Job Scheduling Policy

Share Tree a.k.a. Fair Share

Job scheduling ​is a complex problem. In Grid Engine on Proteus, when a job is submitted by a user, the job is placed in a pending list. Periodically, the scheduler will attempt to assign the highest priority jobs in the pending list to the most appropriate available resources. A similar process happens in Slurm on Picotte. The process of scheduling a job has two distinct stages:

  1. Job Selection - every job in the pending job list is assigned a priority (a scalar value), and the entire list is sorted in order of priority, highest priority first.
  2. Job Scheduling - this is where a job is assigned to a set of free resources.
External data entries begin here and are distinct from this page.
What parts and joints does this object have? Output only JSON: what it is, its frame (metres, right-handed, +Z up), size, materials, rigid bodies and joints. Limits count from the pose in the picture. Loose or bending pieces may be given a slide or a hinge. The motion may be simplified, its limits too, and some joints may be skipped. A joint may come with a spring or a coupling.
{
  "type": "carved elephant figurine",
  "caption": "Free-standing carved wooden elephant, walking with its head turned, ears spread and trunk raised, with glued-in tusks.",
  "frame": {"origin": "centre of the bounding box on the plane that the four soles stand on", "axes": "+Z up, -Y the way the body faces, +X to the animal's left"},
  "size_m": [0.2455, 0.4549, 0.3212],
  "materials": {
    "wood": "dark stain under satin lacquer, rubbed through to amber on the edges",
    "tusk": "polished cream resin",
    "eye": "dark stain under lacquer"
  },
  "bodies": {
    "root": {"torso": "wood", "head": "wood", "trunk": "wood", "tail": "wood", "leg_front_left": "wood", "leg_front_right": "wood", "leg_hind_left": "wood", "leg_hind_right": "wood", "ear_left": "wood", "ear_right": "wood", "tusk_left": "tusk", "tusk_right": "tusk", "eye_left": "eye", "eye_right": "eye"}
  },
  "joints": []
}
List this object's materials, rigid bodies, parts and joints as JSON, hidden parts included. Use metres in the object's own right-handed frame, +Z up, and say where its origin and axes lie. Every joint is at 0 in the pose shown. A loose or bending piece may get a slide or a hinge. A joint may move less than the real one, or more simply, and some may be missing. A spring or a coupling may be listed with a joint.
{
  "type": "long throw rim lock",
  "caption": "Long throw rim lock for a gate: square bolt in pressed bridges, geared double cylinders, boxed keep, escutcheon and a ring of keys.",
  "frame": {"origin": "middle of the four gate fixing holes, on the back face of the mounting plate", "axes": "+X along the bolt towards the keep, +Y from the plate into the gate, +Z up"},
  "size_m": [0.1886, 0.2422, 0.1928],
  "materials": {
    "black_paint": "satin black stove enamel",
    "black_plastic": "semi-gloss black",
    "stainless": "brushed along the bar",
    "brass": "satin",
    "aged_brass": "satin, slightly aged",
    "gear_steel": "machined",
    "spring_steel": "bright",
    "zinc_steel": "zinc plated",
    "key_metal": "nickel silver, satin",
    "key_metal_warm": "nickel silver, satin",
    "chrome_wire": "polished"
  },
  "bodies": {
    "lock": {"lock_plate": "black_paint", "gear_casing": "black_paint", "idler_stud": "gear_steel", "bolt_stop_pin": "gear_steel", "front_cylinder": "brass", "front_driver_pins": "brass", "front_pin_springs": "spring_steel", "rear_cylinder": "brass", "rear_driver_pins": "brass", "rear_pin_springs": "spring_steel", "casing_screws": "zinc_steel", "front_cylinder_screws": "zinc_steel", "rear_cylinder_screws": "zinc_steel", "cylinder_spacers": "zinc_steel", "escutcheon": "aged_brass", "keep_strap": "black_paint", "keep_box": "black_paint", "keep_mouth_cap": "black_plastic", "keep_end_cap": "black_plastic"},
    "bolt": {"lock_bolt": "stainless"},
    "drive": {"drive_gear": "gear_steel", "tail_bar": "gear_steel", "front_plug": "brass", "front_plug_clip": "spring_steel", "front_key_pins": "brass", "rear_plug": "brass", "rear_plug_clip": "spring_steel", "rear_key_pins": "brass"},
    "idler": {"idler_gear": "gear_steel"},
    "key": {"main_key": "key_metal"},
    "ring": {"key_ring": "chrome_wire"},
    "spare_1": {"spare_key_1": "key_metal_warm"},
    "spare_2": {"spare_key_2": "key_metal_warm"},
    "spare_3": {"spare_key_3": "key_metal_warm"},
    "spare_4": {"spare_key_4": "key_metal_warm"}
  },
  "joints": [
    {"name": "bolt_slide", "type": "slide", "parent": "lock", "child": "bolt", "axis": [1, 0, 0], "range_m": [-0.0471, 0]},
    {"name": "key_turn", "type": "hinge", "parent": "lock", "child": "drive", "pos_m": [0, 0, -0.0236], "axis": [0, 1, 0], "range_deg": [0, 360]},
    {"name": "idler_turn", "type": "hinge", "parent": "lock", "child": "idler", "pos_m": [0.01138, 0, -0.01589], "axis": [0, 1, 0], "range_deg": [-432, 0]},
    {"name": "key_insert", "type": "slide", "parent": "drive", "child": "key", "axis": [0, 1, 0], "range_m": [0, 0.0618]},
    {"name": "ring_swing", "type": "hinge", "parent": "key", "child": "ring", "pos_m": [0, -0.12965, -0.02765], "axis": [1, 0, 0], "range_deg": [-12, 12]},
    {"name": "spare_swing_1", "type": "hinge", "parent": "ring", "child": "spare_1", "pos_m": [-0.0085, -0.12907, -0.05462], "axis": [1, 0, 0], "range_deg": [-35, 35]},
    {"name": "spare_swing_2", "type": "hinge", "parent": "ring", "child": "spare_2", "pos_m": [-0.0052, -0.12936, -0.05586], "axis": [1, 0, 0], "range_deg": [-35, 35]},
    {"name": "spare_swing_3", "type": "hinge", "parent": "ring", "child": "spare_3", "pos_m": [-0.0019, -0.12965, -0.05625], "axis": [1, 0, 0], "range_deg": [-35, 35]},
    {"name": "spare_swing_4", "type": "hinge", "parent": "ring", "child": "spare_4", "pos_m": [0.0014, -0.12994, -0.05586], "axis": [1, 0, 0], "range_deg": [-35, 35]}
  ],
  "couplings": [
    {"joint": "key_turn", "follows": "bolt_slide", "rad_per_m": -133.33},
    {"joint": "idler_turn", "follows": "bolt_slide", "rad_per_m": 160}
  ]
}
The system attempts to find suitable resources for the jobs in priority sequence.

The diagram below shows all the parameters which go into the calculation of a job's priority.

800px

The primary​​ scheduling algorithm used on Proteus is ShareTree (known also as Share, or Fair Share in other implementations) based on work by Kay and Lauder[1]​[2]. The algorithm maintains a balance between ensuring that users/groups get their entitlement of resources, and ensuring that compute resources are not unnecessarily idle. The algorithm allows groups to temporarily exceed their target entitlement if there are excess resources available, and scales the allocation back as resources become scarcer. It aims to ensure that resource allocation ratios between groups are as close to predefined targets over a "long" period. In order to do this, Share Tree maintains a memory of past resource usage, and this memory "decays" with time. The decay rate is specified by a "halftime" (i.e. half life) parameter.
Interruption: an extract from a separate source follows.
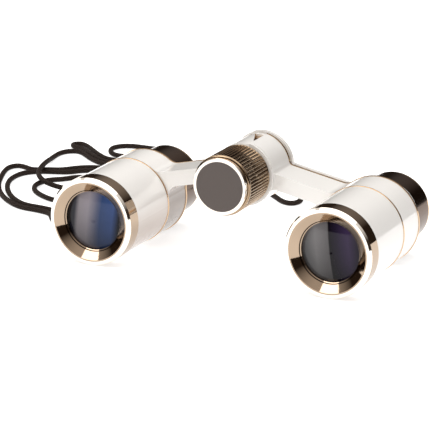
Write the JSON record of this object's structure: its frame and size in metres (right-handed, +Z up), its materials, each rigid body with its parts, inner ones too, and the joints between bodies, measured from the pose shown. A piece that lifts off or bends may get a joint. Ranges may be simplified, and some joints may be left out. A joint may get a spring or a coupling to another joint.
{
  "type": "folding opera glasses",
  "caption": "Folding binoculars with paired barrels on a central hinge, a knurled focus knob, a sliding eyepiece bridge and a braided neck cord.",
  "frame": {"origin": "under the middle of the glasses, without the strap and its fittings, on the surface they lie on", "axes": "+X along the bridge towards the barrel on the viewer's right from the objective end, +Y towards the eye end along the barrels, +Z up towards the bridge"},
  "size_m": [0.1757, 0.1337, 0.0379],
  "materials": {
    "left_objective_bezel": "polished pale gold plate",
    "left_objective_lens": "polished, coated",
    "left_lens_retainer": "matt black",
    "left_front_tube": "glossy white enamel",
    "left_joint_ring": "polished champagne gold plate",
    "left_guide_bush": "matt black",
    "left_body": "glossy white enamel",
    "left_rear_trim": "polished champagne gold plate",
    "hinge_tube": "polished dark brown plate",
    "spindle_bearing": "polished champagne gold plate",
    "guide_screw": "satin",
    "strap_lug": "polished champagne gold plate",
    "strap_ring": "polished champagne gold plate",
    "strap_cap": "polished champagne gold plate",
    "neck_cord": "black braided cord",
    "right_objective_bezel": "polished pale gold plate",
    "right_objective_lens": "polished, coated",
    "right_lens_retainer": "matt black",
    "right_front_tube": "glossy white enamel",
    "right_joint_ring": "polished champagne gold plate",
    "right_guide_bush": "matt black",
    "right_body": "glossy white enamel",
    "right_rear_trim": "polished champagne gold plate",
    "front_knuckle": "glossy white enamel",
    "rear_knuckle": "glossy white enamel",
    "focus_knob": "polished champagne gold plate",
    "knob_front_ring": "polished pale gold plate",
    "knob_disc": "satin warm grey",
    "knob_screw": "satin",
    "focus_spindle": "satin",
    "spindle_clip": "satin",
    "carriage_stud": "satin",
    "left_eyepiece_arm": "glossy white enamel",
    "spring_washer": "satin",
    "cap_nut": "polished champagne gold plate",
    "left_slide_tube": "polished dark brown plate",
    "left_eyepiece_collar": "polished dark brown plate",
    "left_eyepiece_shell": "polished dark brown plate",
    "left_eye_lens": "polished, coated",
    "left_eye_lens_retainer": "matt black",
    "left_eye_rim": "polished champagne gold plate",
    "right_eyepiece_arm": "glossy white enamel",
    "right_slide_tube": "polished dark brown plate",
    "right_eyepiece_collar": "polished dark brown plate",
    "right_eyepiece_shell": "polished dark brown plate",
    "right_eye_lens": "polished, coated",
    "right_eye_lens_retainer": "matt black",
    "right_eye_rim": "polished champagne gold plate"
  },
  "bodies": {
    "left_half": {"left_objective_bezel": "left_objective_bezel", "left_objective_lens": "left_objective_lens", "left_lens_retainer": "left_lens_retainer", "left_front_tube": "left_front_tube", "left_joint_ring": "left_joint_ring", "left_guide_bush": "left_guide_bush", "left_body": "left_body", "left_rear_trim": "left_rear_trim", "hinge_tube": "hinge_tube", "spindle_bearing": "spindle_bearing", "guide_screw": "guide_screw", "strap_lug": "strap_lug", "strap_ring": "strap_ring", "strap_cap": "strap_cap", "neck_cord": "neck_cord"},
    "right_half": {"right_objective_bezel": "right_objective_bezel", "right_objective_lens": "right_objective_lens", "right_lens_retainer": "right_lens_retainer", "right_front_tube": "right_front_tube", "right_joint_ring": "right_joint_ring", "right_guide_bush": "right_guide_bush", "right_body": "right_body", "right_rear_trim": "right_rear_trim", "front_knuckle": "front_knuckle", "rear_knuckle": "rear_knuckle"},
    "focus_drive": {"focus_knob": "focus_knob", "knob_front_ring": "knob_front_ring", "knob_disc": "knob_disc", "knob_screw": "knob_screw", "focus_spindle": "focus_spindle", "spindle_clip": "spindle_clip"},
    "carriage": {"carriage_stud": "carriage_stud", "left_eyepiece_arm": "left_eyepiece_arm", "spring_washer": "spring_washer", "cap_nut": "cap_nut", "left_slide_tube": "left_slide_tube", "left_eyepiece_collar": "left_eyepiece_collar", "left_eyepiece_shell": "left_eyepiece_shell", "left_eye_lens": "left_eye_lens", "left_eye_lens_retainer": "left_eye_lens_retainer", "left_eye_rim": "left_eye_rim"},
    "right_eyepiece": {"right_eyepiece_arm": "right_eyepiece_arm", "right_slide_tube": "right_slide_tube", "right_eyepiece_collar": "right_eyepiece_collar", "right_eyepiece_shell": "right_eyepiece_shell", "right_eye_lens": "right_eye_lens", "right_eye_lens_retainer": "right_eye_lens_retainer", "right_eye_rim": "right_eye_rim"}
  },
  "joints": [
    {"name": "fold", "type": "hinge", "parent": "left_half", "child": "right_half", "pos_m": [0, 0, 0.02765], "axis": [0, 1, 0], "range_deg": [0, 60]},
    {"name": "focus_turn", "type": "hinge", "parent": "left_half", "child": "focus_drive", "pos_m": [0, 0, 0.02765], "axis": [0, 1, 0], "range_deg": [0, 180]},
    {"name": "eyepiece_travel", "type": "slide", "parent": "left_half", "child": "carriage", "axis": [0, 1, 0], "range_m": [0, 0.006]},
    {"name": "eyepiece_fold", "type": "hinge", "parent": "carriage", "child": "right_eyepiece", "pos_m": [0, 0, 0.02765], "axis": [0, 1, 0], "range_deg": [0, 60]}
  ],
  "couplings": [
    {"joint": "focus_turn", "follows": "eyepiece_travel", "rad_per_m": 523.6},
    {"joint": "eyepiece_fold", "follows": "fold", "ratio": 1}
  ]
}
The amount of short term excess allocation is specified by the "compensation factor", CF. The short-term excess allocation may not exceed CF times the target allocation. This prevents any one group from monopolizing the system in the short term, ensuring some free resources are available for new jobs to start.
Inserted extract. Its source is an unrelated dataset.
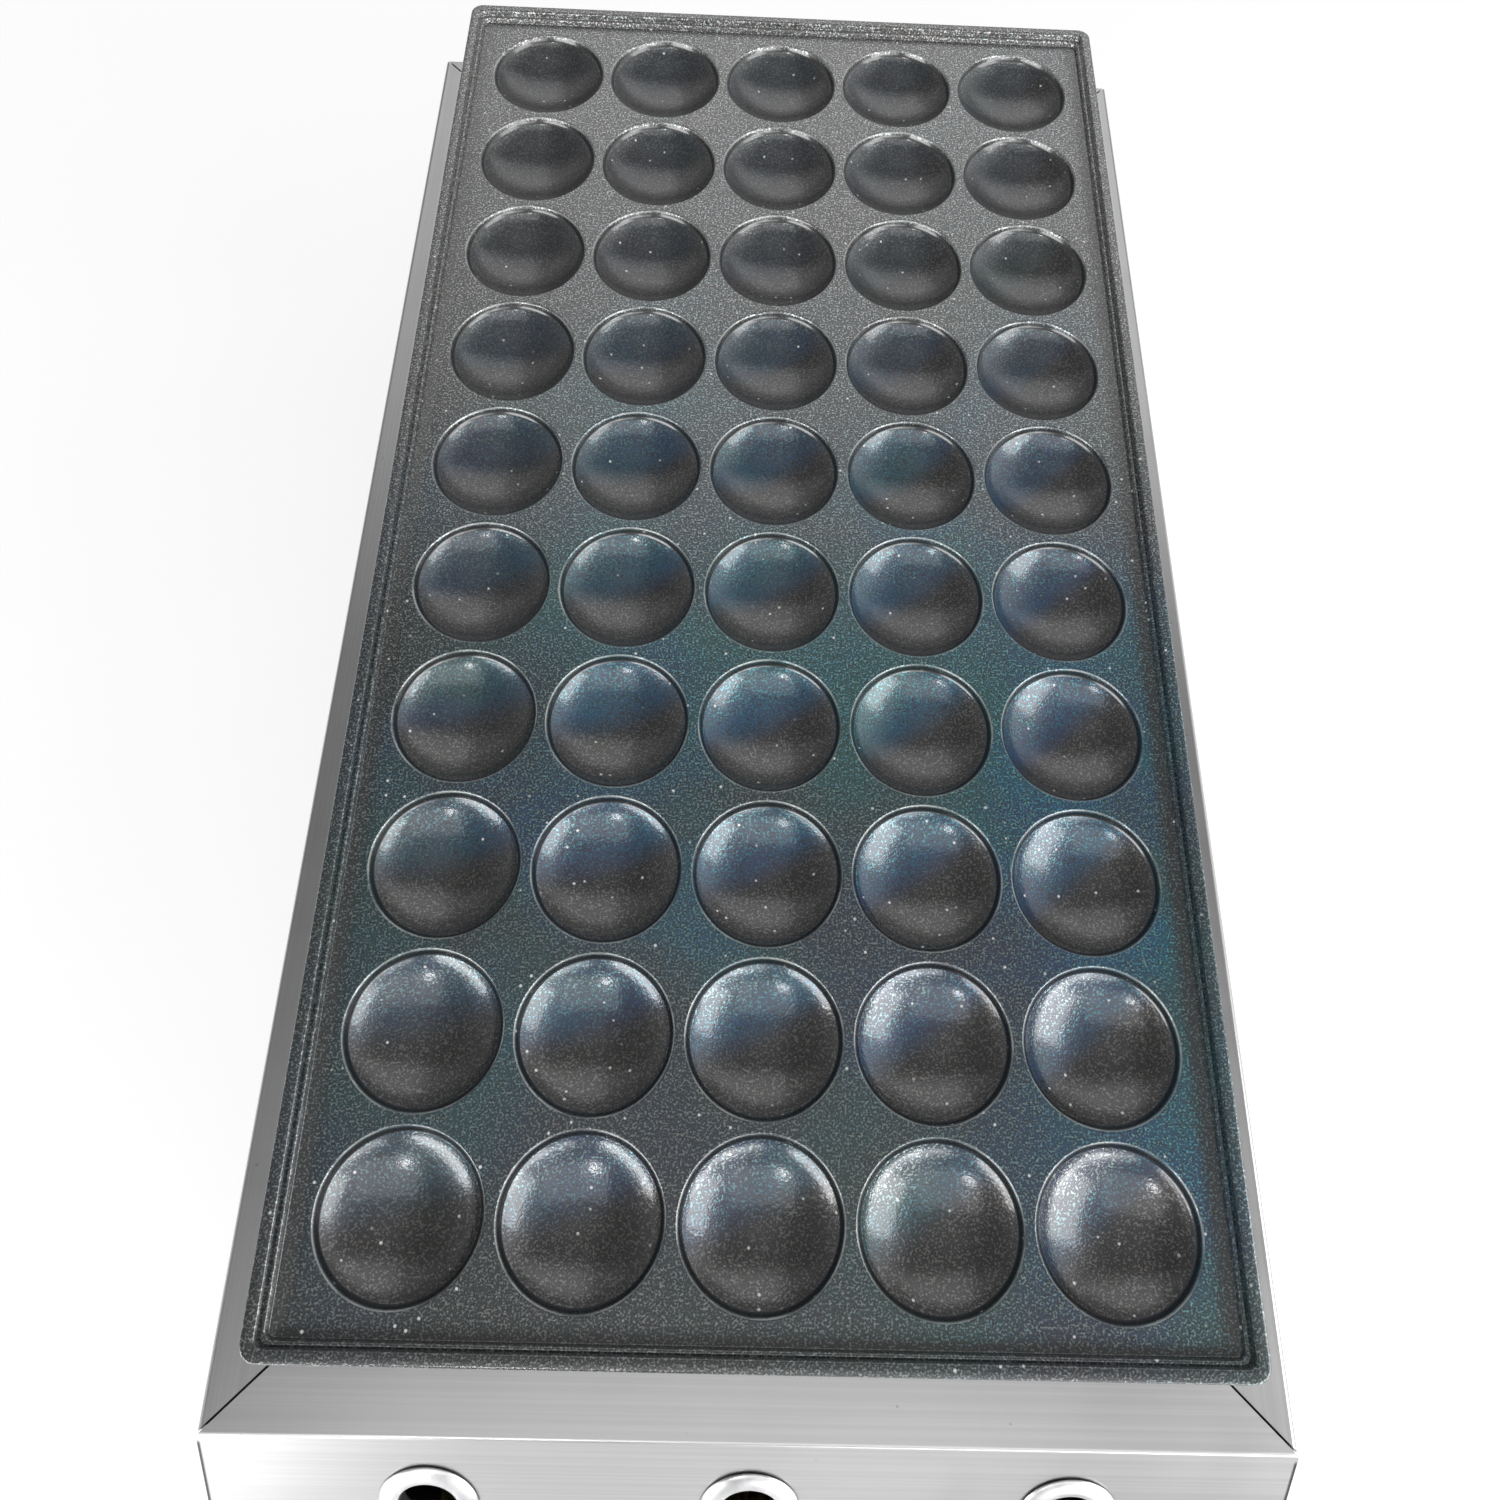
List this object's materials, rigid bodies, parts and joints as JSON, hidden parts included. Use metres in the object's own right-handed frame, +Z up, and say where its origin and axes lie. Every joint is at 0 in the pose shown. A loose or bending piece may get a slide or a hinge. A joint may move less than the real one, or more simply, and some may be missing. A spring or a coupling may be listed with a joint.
{
  "type": "gas waffle maker",
  "caption": "Countertop gas griddle: coated cast plate of round dishes on a fire box over tube burners, in a stainless housing with a sloped front and turning knobs.",
  "frame": {"origin": "on the floor plane, under the middle of the part's box in X and Y", "axes": "+Z up, +Y from the knobs to the back, +X to the cook's right"},
  "size_m": [0.322, 0.6812, 0.2193],
  "materials": {
    "coated_plate": "dark charcoal non-stick coating with a fine pale fleck and a faint blue sheen, satin",
    "stainless": "brushed stainless, grain across the front and along the sides",
    "inner_steel": "dull mill-finish steel",
    "burner_steel": "heat-dulled steel tube",
    "zinc_steel": "zinc plate, satin",
    "brass": "machined brass",
    "knob_plastic": "matt black moulding with a white pointer",
    "dial_print": "satin disc with plain printed marks",
    "polished_ring": "bright polished steel",
    "foot_rubber": "matt black rubber"
  },
  "bodies": {
    "housing": {"front_panel": "stainless", "left_side_panel": "stainless", "right_side_panel": "stainless", "rear_panel": "stainless", "base_pan": "inner_steel", "fire_box_left": "inner_steel", "fire_box_right": "inner_steel", "fire_box_front": "inner_steel", "fire_box_rear": "inner_steel", "heat_shield": "inner_steel", "burner_rail_front": "inner_steel", "burner_rail_rear": "inner_steel", "burner_left": "burner_steel", "burner_centre": "burner_steel", "burner_right": "burner_steel", "gas_manifold": "zinc_steel", "manifold_bracket_left": "zinc_steel", "manifold_bracket_right": "zinc_steel", "inlet_pipe": "zinc_steel", "foot_screw_front_left": "zinc_steel", "foot_screw_front_right": "zinc_steel", "foot_screw_rear_left": "zinc_steel", "foot_screw_rear_right": "zinc_steel", "manifold_plug": "brass", "inlet_elbow": "brass", "inlet_fitting": "brass", "inlet_nut": "brass", "valve_body_left": "brass", "valve_body_centre": "brass", "valve_body_right": "brass", "jet_left": "brass", "jet_centre": "brass", "jet_right": "brass", "dial_plate_left": "dial_print", "dial_plate_centre": "dial_print", "dial_plate_right": "dial_print", "peep_ring_left": "polished_ring", "peep_ring_centre": "polished_ring", "peep_ring_right": "polished_ring", "foot_front_left": "foot_rubber", "foot_front_right": "foot_rubber", "foot_rear_left": "foot_rubber", "foot_rear_right": "foot_rubber"},
    "plate": {"bake_plate": "coated_plate"},
    "cock_left": {"spindle_left": "zinc_steel", "knob_left": "knob_plastic"},
    "cock_centre": {"spindle_centre": "zinc_steel", "knob_centre": "knob_plastic"},
    "cock_right": {"spindle_right": "zinc_steel", "knob_right": "knob_plastic"}
  },
  "joints": [
    {"name": "plate_lift", "type": "slide", "parent": "housing", "child": "plate", "axis": [0, 0, 1], "range_m": [0, 0.08]},
    {"name": "knob_turn_left", "type": "hinge", "parent": "housing", "child": "cock_left", "pos_m": [-0.0955, -0.31627, 0.0953], "axis": [0, 1, 0], "range_deg": [0, 90]},
    {"name": "knob_turn_centre", "type": "hinge", "parent": "housing", "child": "cock_centre", "pos_m": [0, -0.31627, 0.0953], "axis": [0, 1, 0], "range_deg": [0, 90]},
    {"name": "knob_turn_right", "type": "hinge", "parent": "housing", "child": "cock_right", "pos_m": [0.0955, -0.31627, 0.0953], "axis": [0, 1, 0], "range_deg": [0, 90]}
  ]
}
Each group is assigned a target share, specified by a number of "tickets". (NB These are not "tickets" in the common sense, which are consumed. These "tickets" merely serve as a method of assigning relative resource allocations.) These tickets do not specify particular proportions of resources to which a group is entitled. The relative importance may vary during operation as system load varies. For a specific example, please see the Beginner's Guide to Sun Grid Engine 6.2.[3]

800px

Share Policy Parameters

  • Usage is based solely on CPU time.
  • Halftime (i.e. usage half life) = 168 hours ~ 7 days. After 30 days, the usage weight is down to ~5%
  • Compensation factor = 2.5

Override Policy

More than one scheduling algorithm may be at play at any time. One common application is if an external deadline or crunch time is known ahead of time: we may reserve some amount of resources in order to ensure timely completion of jobs under deadline. In such a case, an Override Ticket Policy may be put in place. Please contact URCF Support if you require increased priority to meet a deadline.

Backfilling

There may be times when a job waits for enough free resources to accumulate before it can run. This may hold up the queue, which may include some number of smaller jobs, where smaller means fewer required resources as well as shorter run time. In such a case, "backfilling" may come into play: these lower priority small jobs may start running without interfering with the projected completion time of the larger job. Doing this increases the total job throughput.

Proteus Scheduler

The graph below shows the scheduler parameters for Proteus as of 2014-04-01: center|800px

Picotte Scheduler

Current Limits

The following global limits are in place 2019-08-23:

  • a maximum of 1024 slots concurrently per project. (This limit may be adjusted without notice based on total workload on Picotte.)
  • jobs in the def partition may not run longer than 48 hours
    • for longer-running jobs, use either the long or gpulong partitions

Changes may be made without notification.

Exceptions can be made to accommodate deadlines (publications, conferences, etc): please contact URCF Support

Picotte Scheduler

Picotte's Slurm job scheduler uses a similar algorithm, which they call Fair Tree.

References

[1] Kay, J. and Lauder, P., Commun. ACM, 31(1), Jan. 1988

[2] Mangalam, H., Pay for Priority

[3] Beginner's Guide to Sun Grid Engine 6.2: Installation and Configuration (Sep. 2008)